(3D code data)
Begin

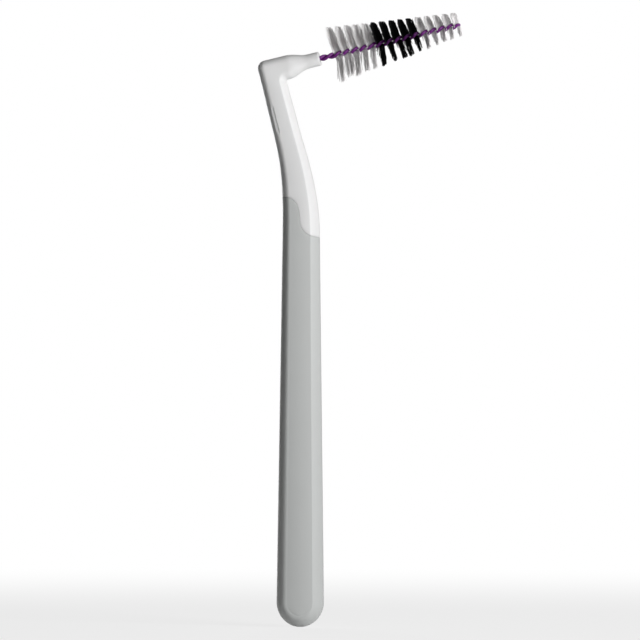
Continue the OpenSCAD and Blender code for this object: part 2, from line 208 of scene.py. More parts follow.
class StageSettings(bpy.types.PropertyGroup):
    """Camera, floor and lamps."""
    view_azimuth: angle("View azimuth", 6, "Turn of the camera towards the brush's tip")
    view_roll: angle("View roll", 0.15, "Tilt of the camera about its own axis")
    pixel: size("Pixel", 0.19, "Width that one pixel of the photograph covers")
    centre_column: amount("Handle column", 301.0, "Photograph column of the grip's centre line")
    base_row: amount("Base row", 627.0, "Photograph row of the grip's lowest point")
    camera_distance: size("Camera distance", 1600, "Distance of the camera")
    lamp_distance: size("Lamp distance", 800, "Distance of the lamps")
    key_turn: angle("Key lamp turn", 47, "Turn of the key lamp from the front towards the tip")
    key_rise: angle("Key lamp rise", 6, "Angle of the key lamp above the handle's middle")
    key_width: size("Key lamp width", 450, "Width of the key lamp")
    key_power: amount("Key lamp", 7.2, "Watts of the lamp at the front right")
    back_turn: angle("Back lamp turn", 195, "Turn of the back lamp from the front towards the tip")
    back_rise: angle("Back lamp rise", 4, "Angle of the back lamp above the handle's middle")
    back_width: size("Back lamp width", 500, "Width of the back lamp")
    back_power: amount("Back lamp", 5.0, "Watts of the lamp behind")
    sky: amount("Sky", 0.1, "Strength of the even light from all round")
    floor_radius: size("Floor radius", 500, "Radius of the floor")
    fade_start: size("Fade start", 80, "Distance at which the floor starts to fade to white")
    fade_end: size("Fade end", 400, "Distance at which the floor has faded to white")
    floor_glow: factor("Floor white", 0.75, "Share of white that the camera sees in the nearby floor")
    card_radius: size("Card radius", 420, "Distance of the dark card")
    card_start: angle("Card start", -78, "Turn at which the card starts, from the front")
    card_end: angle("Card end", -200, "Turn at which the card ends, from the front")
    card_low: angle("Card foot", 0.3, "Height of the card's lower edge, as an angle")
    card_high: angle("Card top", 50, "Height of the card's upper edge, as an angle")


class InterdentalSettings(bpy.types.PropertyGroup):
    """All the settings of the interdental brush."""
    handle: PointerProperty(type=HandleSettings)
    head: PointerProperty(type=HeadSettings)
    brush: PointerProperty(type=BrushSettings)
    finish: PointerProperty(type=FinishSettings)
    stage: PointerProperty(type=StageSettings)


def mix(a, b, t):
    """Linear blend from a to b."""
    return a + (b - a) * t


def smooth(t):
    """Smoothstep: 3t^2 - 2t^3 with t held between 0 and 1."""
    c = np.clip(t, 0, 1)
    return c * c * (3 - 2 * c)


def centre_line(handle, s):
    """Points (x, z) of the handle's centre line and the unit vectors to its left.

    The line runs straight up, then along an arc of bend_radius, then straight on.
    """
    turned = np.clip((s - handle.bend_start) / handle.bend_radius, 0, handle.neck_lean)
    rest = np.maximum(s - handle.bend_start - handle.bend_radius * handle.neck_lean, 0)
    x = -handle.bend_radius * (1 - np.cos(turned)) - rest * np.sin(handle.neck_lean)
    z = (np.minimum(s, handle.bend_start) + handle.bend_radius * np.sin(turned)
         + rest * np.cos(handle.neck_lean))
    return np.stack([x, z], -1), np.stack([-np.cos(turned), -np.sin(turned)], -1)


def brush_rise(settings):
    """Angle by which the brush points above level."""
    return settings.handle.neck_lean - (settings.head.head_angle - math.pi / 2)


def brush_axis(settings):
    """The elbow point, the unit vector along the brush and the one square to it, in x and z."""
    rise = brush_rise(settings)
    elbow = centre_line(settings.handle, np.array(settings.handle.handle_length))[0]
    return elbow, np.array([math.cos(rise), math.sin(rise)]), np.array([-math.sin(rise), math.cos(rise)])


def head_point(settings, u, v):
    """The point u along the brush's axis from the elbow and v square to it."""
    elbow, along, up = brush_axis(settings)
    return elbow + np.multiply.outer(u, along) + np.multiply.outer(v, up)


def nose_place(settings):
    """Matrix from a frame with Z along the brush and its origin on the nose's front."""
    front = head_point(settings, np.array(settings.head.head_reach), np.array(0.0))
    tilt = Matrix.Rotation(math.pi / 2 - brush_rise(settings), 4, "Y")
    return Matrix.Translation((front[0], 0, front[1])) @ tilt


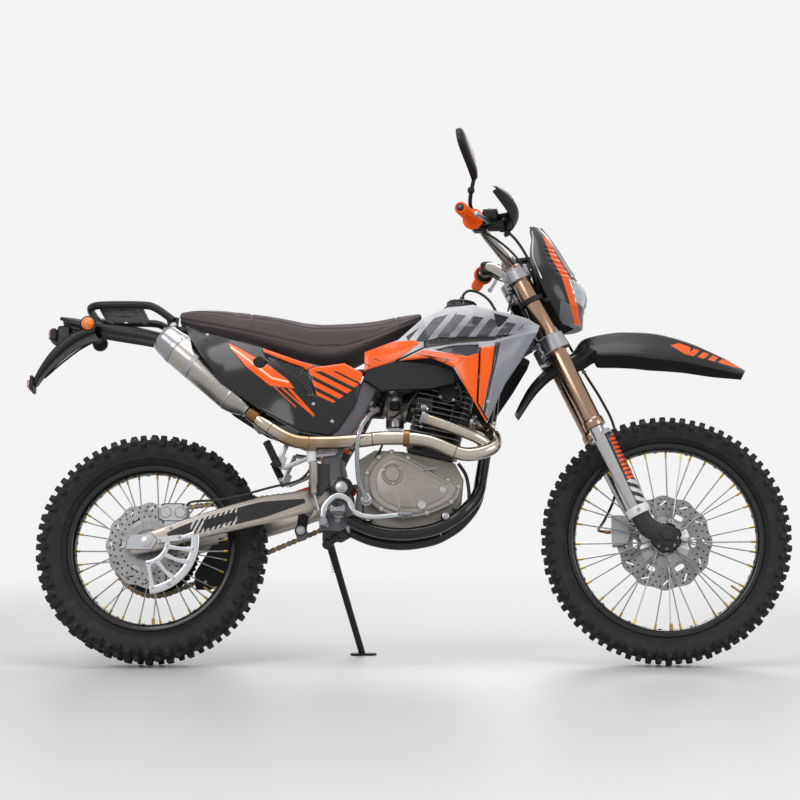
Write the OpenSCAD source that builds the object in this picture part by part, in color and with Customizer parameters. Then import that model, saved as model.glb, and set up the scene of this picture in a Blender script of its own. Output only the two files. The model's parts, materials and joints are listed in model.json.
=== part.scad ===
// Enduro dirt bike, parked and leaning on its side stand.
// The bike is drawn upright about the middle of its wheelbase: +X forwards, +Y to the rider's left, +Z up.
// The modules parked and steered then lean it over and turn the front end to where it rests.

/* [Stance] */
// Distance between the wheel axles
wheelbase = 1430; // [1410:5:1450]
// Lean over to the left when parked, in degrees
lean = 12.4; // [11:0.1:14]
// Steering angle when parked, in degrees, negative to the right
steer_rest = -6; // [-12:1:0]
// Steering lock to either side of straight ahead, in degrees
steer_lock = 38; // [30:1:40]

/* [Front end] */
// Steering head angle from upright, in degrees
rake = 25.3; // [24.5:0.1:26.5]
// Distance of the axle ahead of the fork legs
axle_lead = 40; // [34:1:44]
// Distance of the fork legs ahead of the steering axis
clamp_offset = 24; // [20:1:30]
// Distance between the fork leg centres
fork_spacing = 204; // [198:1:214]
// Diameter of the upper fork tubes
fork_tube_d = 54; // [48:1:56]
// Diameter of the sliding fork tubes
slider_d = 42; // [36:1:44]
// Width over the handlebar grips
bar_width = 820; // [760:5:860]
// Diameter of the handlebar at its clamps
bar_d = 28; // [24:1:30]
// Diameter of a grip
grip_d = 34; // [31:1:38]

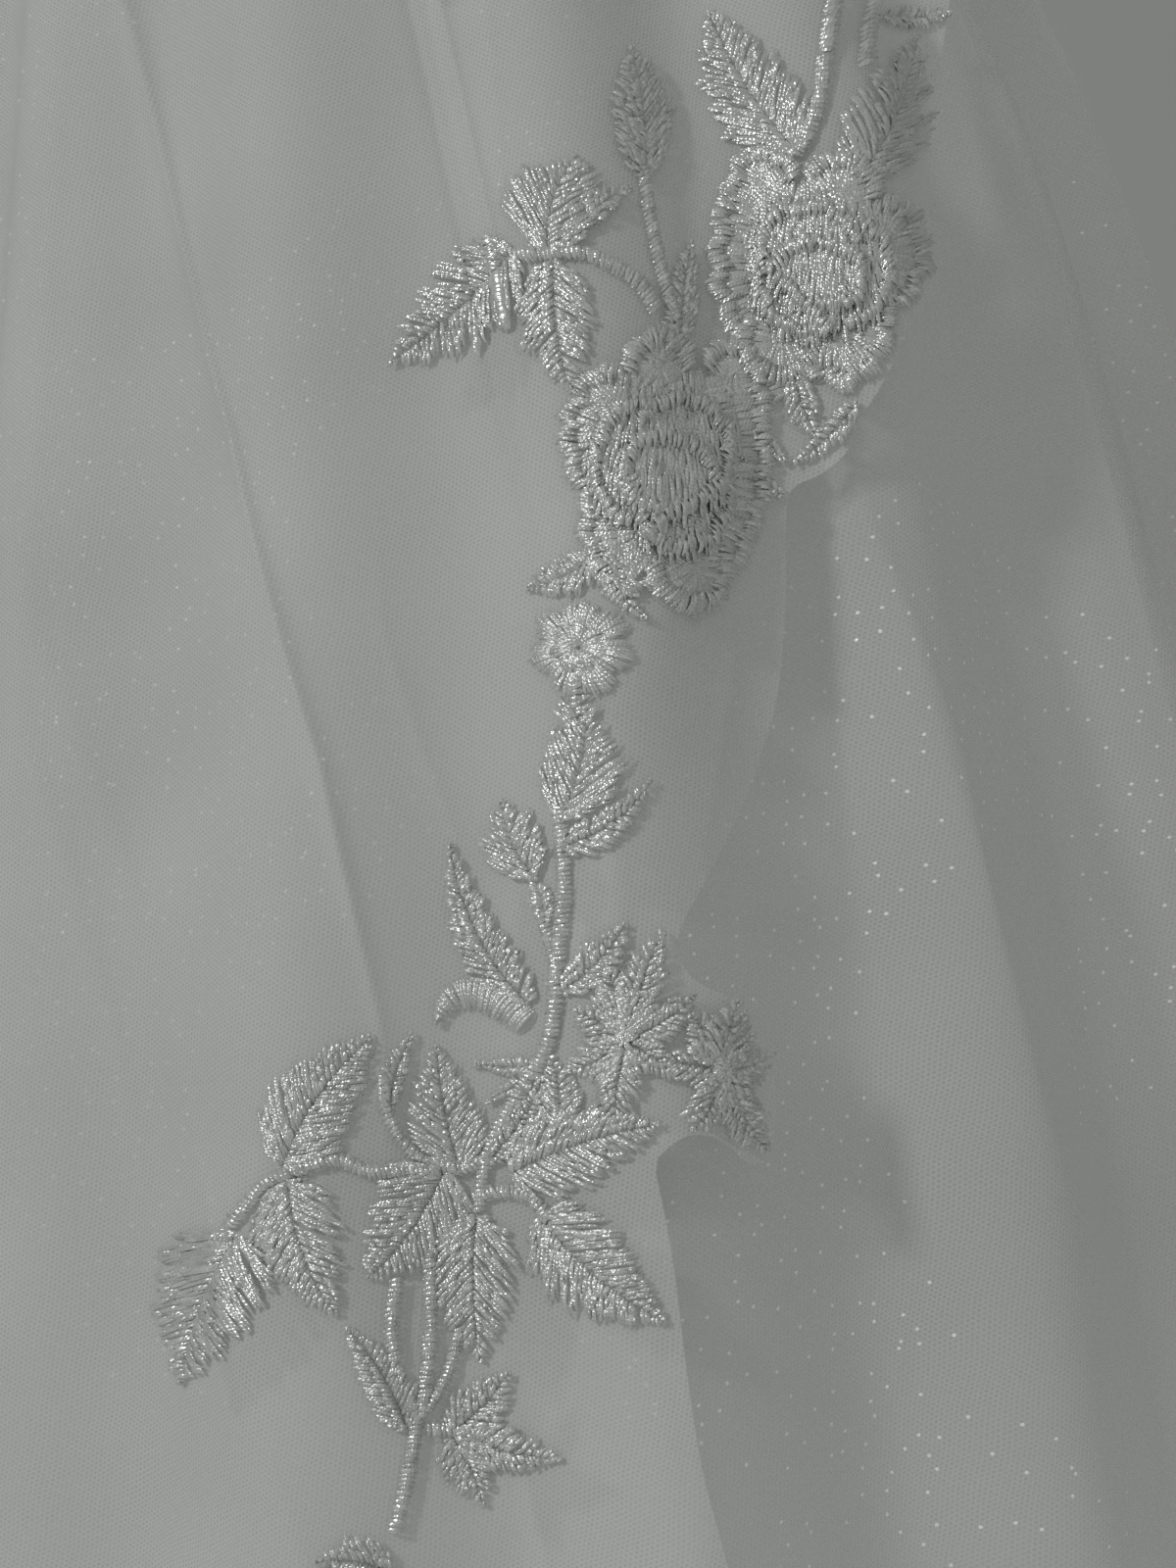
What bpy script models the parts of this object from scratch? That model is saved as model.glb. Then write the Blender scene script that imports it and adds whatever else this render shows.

End

### [What is being asked]
Quote the material exactly, leaving nothing out.

### [Response for this exercise]
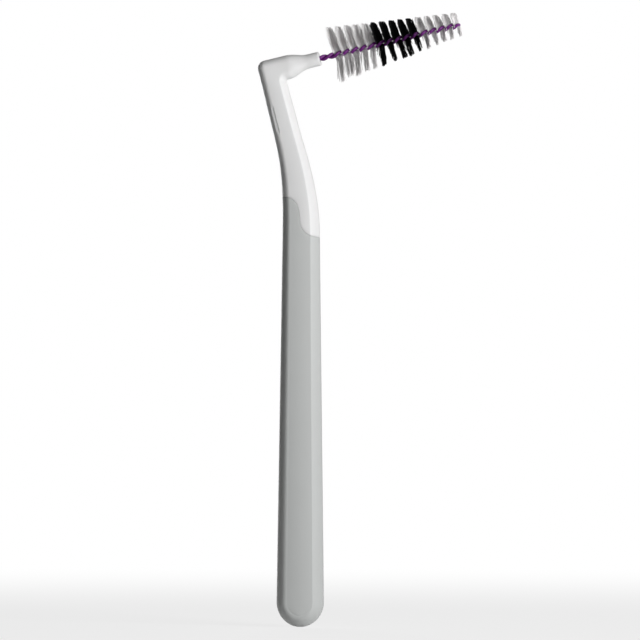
Continue the OpenSCAD and Blender code for this object: part 2, from line 208 of scene.py. More parts follow.
class StageSettings(bpy.types.PropertyGroup):
    """Camera, floor and lamps."""
    view_azimuth: angle("View azimuth", 6, "Turn of the camera towards the brush's tip")
    view_roll: angle("View roll", 0.15, "Tilt of the camera about its own axis")
    pixel: size("Pixel", 0.19, "Width that one pixel of the photograph covers")
    centre_column: amount("Handle column", 301.0, "Photograph column of the grip's centre line")
    base_row: amount("Base row", 627.0, "Photograph row of the grip's lowest point")
    camera_distance: size("Camera distance", 1600, "Distance of the camera")
    lamp_distance: size("Lamp distance", 800, "Distance of the lamps")
    key_turn: angle("Key lamp turn", 47, "Turn of the key lamp from the front towards the tip")
    key_rise: angle("Key lamp rise", 6, "Angle of the key lamp above the handle's middle")
    key_width: size("Key lamp width", 450, "Width of the key lamp")
    key_power: amount("Key lamp", 7.2, "Watts of the lamp at the front right")
    back_turn: angle("Back lamp turn", 195, "Turn of the back lamp from the front towards the tip")
    back_rise: angle("Back lamp rise", 4, "Angle of the back lamp above the handle's middle")
    back_width: size("Back lamp width", 500, "Width of the back lamp")
    back_power: amount("Back lamp", 5.0, "Watts of the lamp behind")
    sky: amount("Sky", 0.1, "Strength of the even light from all round")
    floor_radius: size("Floor radius", 500, "Radius of the floor")
    fade_start: size("Fade start", 80, "Distance at which the floor starts to fade to white")
    fade_end: size("Fade end", 400, "Distance at which the floor has faded to white")
    floor_glow: factor("Floor white", 0.75, "Share of white that the camera sees in the nearby floor")
    card_radius: size("Card radius", 420, "Distance of the dark card")
    card_start: angle("Card start", -78, "Turn at which the card starts, from the front")
    card_end: angle("Card end", -200, "Turn at which the card ends, from the front")
    card_low: angle("Card foot", 0.3, "Height of the card's lower edge, as an angle")
    card_high: angle("Card top", 50, "Height of the card's upper edge, as an angle")


class InterdentalSettings(bpy.types.PropertyGroup):
    """All the settings of the interdental brush."""
    handle: PointerProperty(type=HandleSettings)
    head: PointerProperty(type=HeadSettings)
    brush: PointerProperty(type=BrushSettings)
    finish: PointerProperty(type=FinishSettings)
    stage: PointerProperty(type=StageSettings)


def mix(a, b, t):
    """Linear blend from a to b."""
    return a + (b - a) * t


def smooth(t):
    """Smoothstep: 3t^2 - 2t^3 with t held between 0 and 1."""
    c = np.clip(t, 0, 1)
    return c * c * (3 - 2 * c)


def centre_line(handle, s):
    """Points (x, z) of the handle's centre line and the unit vectors to its left.

    The line runs straight up, then along an arc of bend_radius, then straight on.
    """
    turned = np.clip((s - handle.bend_start) / handle.bend_radius, 0, handle.neck_lean)
    rest = np.maximum(s - handle.bend_start - handle.bend_radius * handle.neck_lean, 0)
    x = -handle.bend_radius * (1 - np.cos(turned)) - rest * np.sin(handle.neck_lean)
    z = (np.minimum(s, handle.bend_start) + handle.bend_radius * np.sin(turned)
         + rest * np.cos(handle.neck_lean))
    return np.stack([x, z], -1), np.stack([-np.cos(turned), -np.sin(turned)], -1)


def brush_rise(settings):
    """Angle by which the brush points above level."""
    return settings.handle.neck_lean - (settings.head.head_angle - math.pi / 2)


def brush_axis(settings):
    """The elbow point, the unit vector along the brush and the one square to it, in x and z."""
    rise = brush_rise(settings)
    elbow = centre_line(settings.handle, np.array(settings.handle.handle_length))[0]
    return elbow, np.array([math.cos(rise), math.sin(rise)]), np.array([-math.sin(rise), math.cos(rise)])


def head_point(settings, u, v):
    """The point u along the brush's axis from the elbow and v square to it."""
    elbow, along, up = brush_axis(settings)
    return elbow + np.multiply.outer(u, along) + np.multiply.outer(v, up)


def nose_place(settings):
    """Matrix from a frame with Z along the brush and its origin on the nose's front."""
    front = head_point(settings, np.array(settings.head.head_reach), np.array(0.0))
    tilt = Matrix.Rotation(math.pi / 2 - brush_rise(settings), 4, "Y")
    return Matrix.Translation((front[0], 0, front[1])) @ tilt


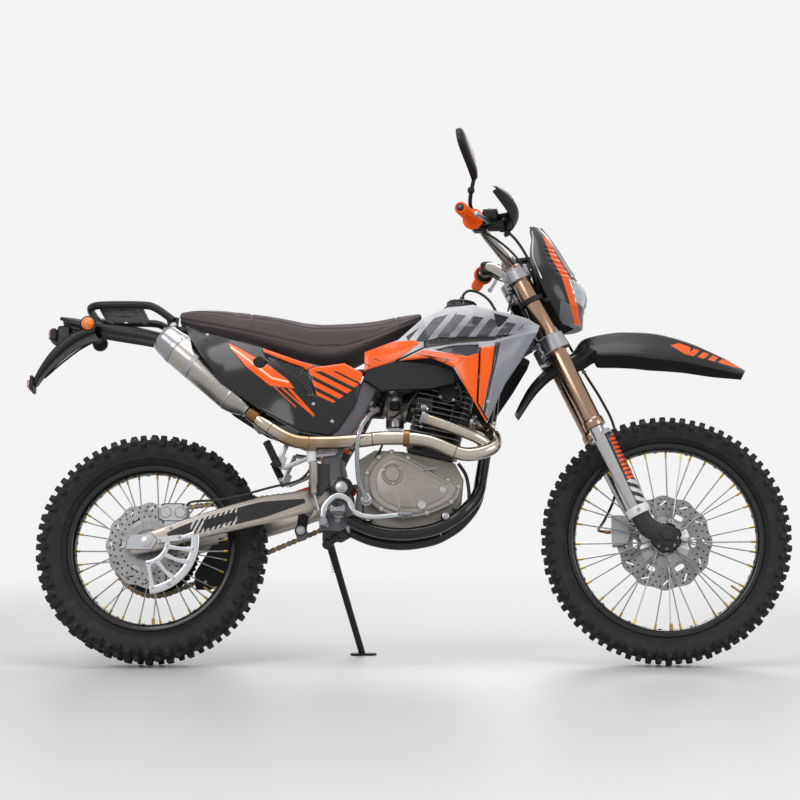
Write the OpenSCAD source that builds the object in this picture part by part, in color and with Customizer parameters. Then import that model, saved as model.glb, and set up the scene of this picture in a Blender script of its own. Output only the two files. The model's parts, materials and joints are listed in model.json.
=== part.scad ===
// Enduro dirt bike, parked and leaning on its side stand.
// The bike is drawn upright about the middle of its wheelbase: +X forwards, +Y to the rider's left, +Z up.
// The modules parked and steered then lean it over and turn the front end to where it rests.

/* [Stance] */
// Distance between the wheel axles
wheelbase = 1430; // [1410:5:1450]
// Lean over to the left when parked, in degrees
lean = 12.4; // [11:0.1:14]
// Steering angle when parked, in degrees, negative to the right
steer_rest = -6; // [-12:1:0]
// Steering lock to either side of straight ahead, in degrees
steer_lock = 38; // [30:1:40]

/* [Front end] */
// Steering head angle from upright, in degrees
rake = 25.3; // [24.5:0.1:26.5]
// Distance of the axle ahead of the fork legs
axle_lead = 40; // [34:1:44]
// Distance of the fork legs ahead of the steering axis
clamp_offset = 24; // [20:1:30]
// Distance between the fork leg centres
fork_spacing = 204; // [198:1:214]
// Diameter of the upper fork tubes
fork_tube_d = 54; // [48:1:56]
// Diameter of the sliding fork tubes
slider_d = 42; // [36:1:44]
// Width over the handlebar grips
bar_width = 820; // [760:5:860]
// Diameter of the handlebar at its clamps
bar_d = 28; // [24:1:30]
// Diameter of a grip
grip_d = 34; // [31:1:38]

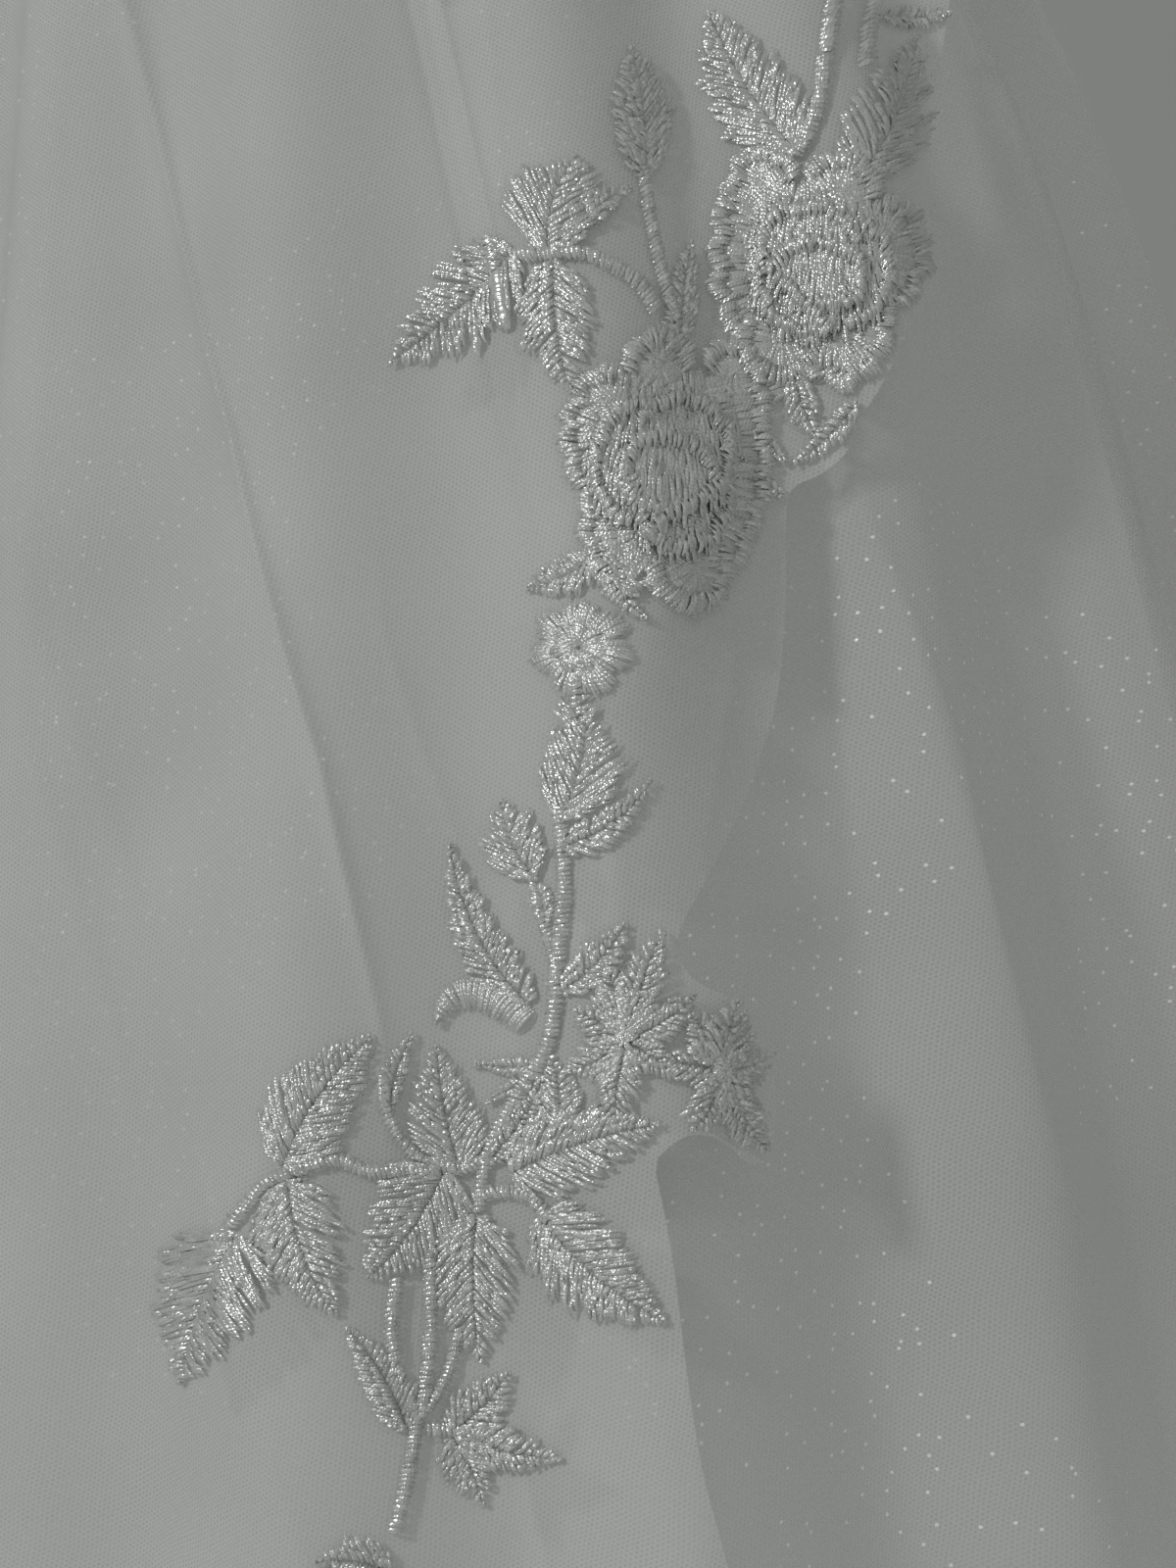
What bpy script models the parts of this object from scratch? That model is saved as model.glb. Then write the Blender scene script that imports it and adds whatever else this render shows.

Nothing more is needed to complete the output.